[Required task] Report the count of lines where the string "each" appears, and nothing else.

** Start Data provided **

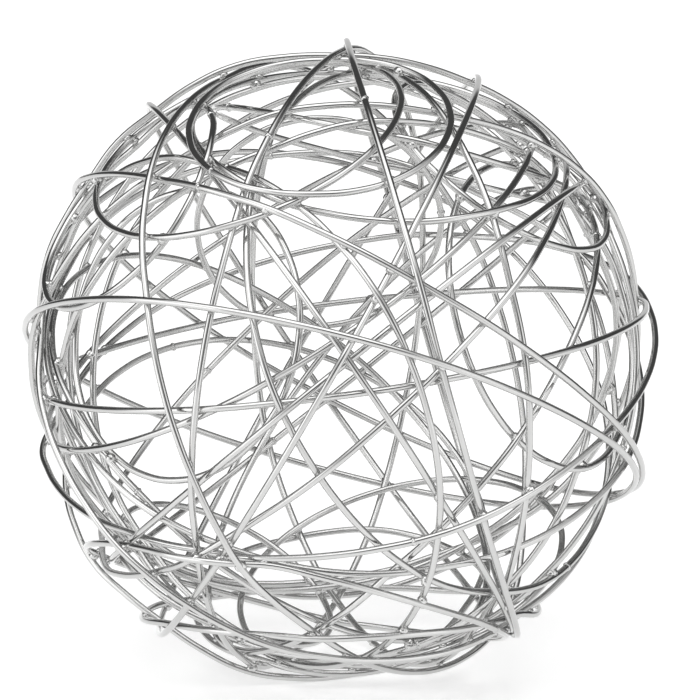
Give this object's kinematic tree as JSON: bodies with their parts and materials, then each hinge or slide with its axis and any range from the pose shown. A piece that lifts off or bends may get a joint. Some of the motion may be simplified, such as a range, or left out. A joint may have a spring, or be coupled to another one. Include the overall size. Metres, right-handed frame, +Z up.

** End Data provided **
** Start Data provided **

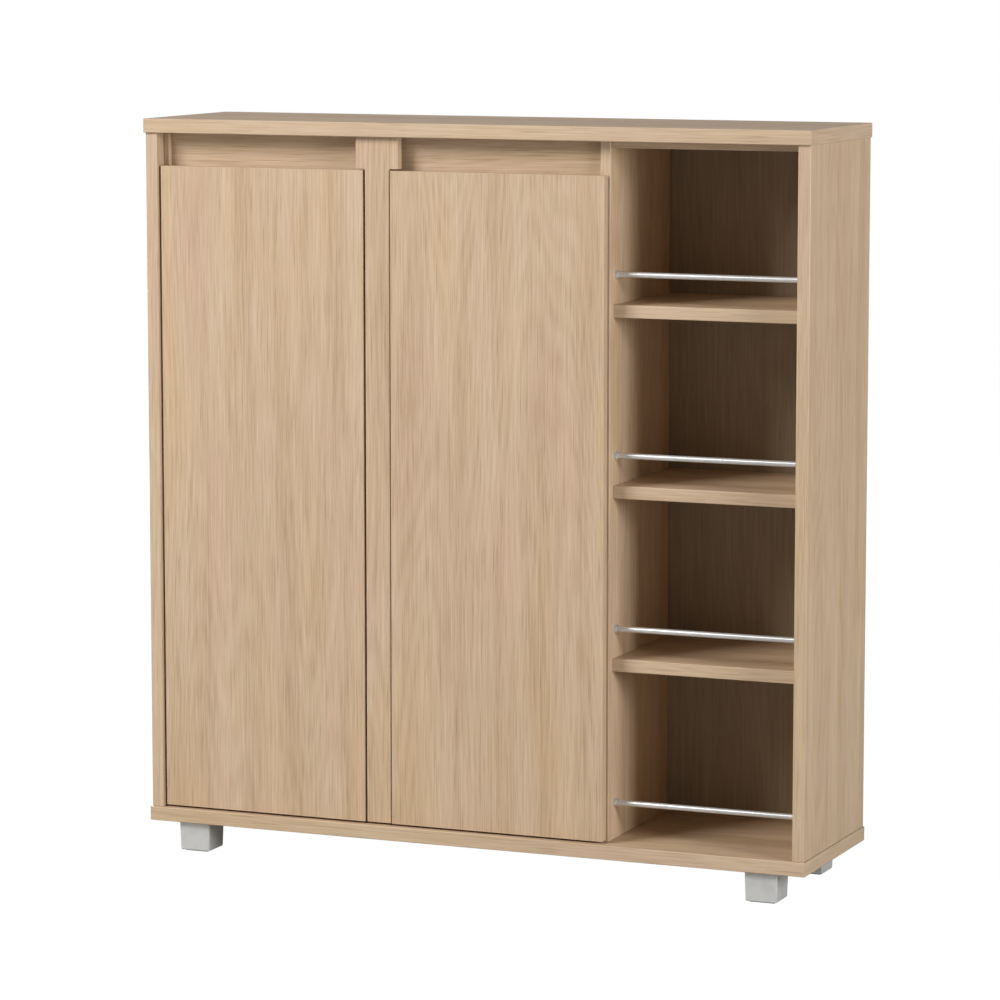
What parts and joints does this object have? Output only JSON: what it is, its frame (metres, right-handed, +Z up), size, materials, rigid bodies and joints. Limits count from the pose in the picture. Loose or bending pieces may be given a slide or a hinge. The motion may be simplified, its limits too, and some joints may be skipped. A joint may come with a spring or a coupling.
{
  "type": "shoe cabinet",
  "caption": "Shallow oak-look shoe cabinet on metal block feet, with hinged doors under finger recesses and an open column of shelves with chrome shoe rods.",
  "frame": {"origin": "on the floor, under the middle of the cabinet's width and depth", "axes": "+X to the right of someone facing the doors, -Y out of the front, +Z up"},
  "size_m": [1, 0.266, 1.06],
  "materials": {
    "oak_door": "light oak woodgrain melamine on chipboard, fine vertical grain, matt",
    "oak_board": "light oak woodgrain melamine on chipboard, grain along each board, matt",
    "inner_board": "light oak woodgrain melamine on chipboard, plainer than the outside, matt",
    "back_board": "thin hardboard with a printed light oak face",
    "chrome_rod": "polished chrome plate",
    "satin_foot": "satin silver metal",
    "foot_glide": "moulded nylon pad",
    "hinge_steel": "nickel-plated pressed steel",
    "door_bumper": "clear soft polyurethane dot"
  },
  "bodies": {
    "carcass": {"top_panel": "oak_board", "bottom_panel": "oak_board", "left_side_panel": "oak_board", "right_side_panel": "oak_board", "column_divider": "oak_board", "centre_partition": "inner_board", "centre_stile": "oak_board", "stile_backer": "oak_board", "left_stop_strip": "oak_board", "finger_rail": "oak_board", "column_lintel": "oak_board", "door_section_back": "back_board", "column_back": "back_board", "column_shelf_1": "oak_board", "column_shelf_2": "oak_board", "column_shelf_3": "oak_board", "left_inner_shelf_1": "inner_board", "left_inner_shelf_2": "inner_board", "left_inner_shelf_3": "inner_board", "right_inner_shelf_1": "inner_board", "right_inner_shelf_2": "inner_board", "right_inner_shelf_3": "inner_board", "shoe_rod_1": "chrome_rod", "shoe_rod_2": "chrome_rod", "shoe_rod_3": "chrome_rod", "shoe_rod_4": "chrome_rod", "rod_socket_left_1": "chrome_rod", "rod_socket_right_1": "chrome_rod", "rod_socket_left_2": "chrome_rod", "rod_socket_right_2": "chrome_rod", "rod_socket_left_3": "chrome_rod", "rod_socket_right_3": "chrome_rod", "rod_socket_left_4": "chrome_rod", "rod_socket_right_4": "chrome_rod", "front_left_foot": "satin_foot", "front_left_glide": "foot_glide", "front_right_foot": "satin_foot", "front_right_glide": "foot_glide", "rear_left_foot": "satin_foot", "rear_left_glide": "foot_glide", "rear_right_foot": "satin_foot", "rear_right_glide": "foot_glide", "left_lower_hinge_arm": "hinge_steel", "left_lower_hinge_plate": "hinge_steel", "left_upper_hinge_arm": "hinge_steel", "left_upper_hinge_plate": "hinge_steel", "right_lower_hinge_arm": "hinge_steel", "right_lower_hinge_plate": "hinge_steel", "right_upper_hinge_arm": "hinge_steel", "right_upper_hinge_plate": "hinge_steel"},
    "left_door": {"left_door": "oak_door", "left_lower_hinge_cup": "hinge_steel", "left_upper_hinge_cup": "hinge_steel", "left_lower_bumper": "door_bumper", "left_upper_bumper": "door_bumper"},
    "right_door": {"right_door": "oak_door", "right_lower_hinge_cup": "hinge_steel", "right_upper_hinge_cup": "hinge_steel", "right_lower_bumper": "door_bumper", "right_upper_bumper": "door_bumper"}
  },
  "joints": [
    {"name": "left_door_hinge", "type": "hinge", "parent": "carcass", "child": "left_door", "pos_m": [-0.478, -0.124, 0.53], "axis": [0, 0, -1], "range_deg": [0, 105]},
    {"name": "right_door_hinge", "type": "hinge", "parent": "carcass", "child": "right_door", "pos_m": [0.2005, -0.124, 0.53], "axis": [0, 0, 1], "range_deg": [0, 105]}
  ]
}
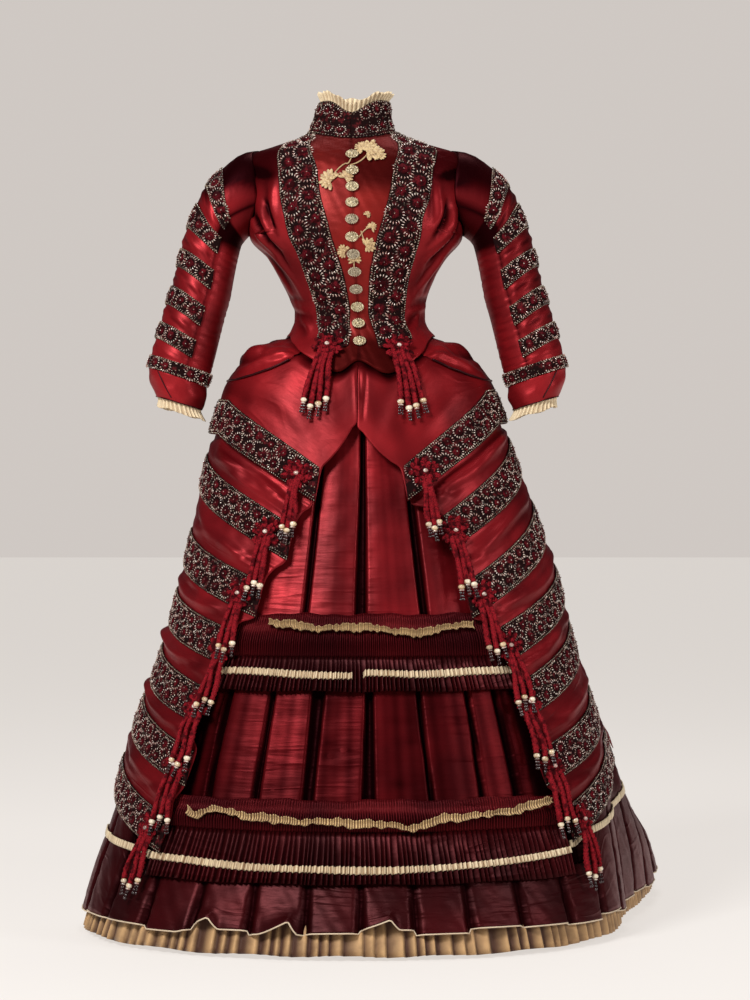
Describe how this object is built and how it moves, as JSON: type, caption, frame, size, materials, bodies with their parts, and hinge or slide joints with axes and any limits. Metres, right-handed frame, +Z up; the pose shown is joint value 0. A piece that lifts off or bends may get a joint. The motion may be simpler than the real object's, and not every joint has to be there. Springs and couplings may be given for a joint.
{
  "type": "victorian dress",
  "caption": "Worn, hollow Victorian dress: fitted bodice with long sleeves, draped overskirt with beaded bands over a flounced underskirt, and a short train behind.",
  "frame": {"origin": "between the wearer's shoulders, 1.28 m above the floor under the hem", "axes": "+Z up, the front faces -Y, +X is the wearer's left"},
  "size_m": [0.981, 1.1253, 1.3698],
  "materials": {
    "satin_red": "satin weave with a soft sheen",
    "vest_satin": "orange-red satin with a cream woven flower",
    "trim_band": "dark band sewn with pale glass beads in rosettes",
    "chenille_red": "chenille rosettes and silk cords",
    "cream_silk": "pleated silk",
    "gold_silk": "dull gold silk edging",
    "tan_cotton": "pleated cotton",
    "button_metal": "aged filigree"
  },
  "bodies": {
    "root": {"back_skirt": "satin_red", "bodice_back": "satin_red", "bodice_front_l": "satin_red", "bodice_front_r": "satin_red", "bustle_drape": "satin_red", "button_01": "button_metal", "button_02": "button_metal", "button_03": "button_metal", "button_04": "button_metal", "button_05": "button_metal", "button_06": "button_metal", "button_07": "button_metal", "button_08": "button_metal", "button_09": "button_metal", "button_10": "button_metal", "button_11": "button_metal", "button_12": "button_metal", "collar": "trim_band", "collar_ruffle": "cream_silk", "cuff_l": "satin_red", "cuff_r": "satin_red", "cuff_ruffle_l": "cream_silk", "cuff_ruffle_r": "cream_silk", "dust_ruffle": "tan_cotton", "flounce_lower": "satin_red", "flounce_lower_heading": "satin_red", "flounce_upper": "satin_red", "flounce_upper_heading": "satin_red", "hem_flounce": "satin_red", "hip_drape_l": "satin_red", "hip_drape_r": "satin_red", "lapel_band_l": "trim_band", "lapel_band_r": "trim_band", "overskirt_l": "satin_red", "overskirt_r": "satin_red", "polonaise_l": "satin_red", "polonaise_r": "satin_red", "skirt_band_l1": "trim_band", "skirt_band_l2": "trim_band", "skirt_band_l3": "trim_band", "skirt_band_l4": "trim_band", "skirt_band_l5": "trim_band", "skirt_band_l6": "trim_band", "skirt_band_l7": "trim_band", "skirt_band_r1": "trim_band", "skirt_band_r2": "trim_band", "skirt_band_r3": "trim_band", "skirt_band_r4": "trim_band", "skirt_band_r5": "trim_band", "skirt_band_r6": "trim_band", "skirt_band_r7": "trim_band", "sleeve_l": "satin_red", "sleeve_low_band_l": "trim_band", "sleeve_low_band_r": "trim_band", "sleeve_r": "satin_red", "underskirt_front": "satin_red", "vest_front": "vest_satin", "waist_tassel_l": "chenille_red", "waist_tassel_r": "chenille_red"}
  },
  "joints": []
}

** End Data provided **
** Start Data provided **

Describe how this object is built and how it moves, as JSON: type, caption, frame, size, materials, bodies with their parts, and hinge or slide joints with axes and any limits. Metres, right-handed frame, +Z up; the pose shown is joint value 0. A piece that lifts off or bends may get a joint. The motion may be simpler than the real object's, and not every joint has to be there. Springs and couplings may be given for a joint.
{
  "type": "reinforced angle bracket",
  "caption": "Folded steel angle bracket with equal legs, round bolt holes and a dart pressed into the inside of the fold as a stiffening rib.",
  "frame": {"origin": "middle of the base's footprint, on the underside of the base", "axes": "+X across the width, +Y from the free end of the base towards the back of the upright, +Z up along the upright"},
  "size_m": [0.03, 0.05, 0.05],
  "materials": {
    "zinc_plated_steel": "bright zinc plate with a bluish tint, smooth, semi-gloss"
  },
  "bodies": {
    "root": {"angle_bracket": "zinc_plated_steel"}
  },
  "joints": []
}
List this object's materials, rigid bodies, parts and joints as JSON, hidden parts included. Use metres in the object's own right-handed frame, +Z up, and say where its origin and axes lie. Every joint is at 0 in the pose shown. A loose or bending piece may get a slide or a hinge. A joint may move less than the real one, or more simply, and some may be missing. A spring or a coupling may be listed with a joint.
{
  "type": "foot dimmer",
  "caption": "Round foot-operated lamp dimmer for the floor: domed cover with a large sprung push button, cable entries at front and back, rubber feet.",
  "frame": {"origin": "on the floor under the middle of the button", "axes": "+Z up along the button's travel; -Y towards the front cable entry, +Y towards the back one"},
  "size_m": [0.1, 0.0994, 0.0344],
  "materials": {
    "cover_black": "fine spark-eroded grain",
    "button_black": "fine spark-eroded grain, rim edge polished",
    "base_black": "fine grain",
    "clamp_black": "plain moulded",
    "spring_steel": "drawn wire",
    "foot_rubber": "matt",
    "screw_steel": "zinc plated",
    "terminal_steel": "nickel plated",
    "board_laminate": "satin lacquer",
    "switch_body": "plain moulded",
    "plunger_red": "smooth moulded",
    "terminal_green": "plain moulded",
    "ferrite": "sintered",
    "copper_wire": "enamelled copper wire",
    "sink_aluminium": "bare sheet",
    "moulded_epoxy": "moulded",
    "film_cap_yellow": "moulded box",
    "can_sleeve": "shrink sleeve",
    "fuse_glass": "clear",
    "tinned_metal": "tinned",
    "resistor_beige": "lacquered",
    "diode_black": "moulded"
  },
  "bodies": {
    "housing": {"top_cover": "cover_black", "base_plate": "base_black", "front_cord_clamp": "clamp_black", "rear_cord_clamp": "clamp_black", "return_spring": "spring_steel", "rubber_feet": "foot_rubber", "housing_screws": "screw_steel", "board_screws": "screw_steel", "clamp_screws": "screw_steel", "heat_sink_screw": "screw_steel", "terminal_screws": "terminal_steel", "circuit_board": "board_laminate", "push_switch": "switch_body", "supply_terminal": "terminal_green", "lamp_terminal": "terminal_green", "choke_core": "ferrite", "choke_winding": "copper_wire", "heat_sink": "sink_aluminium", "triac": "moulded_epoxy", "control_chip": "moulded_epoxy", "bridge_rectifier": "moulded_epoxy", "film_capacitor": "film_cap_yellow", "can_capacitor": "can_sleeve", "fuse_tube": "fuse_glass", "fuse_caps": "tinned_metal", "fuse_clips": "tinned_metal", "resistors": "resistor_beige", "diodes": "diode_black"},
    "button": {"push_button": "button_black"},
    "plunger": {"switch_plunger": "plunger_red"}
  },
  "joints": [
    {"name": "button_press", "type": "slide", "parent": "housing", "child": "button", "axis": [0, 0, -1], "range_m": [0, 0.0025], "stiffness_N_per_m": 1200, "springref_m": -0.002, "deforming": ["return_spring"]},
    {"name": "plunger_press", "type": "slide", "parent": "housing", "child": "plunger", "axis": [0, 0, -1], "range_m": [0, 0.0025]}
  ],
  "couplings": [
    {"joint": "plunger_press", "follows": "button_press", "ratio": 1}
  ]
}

** End Data provided **

[Completed exercise] 2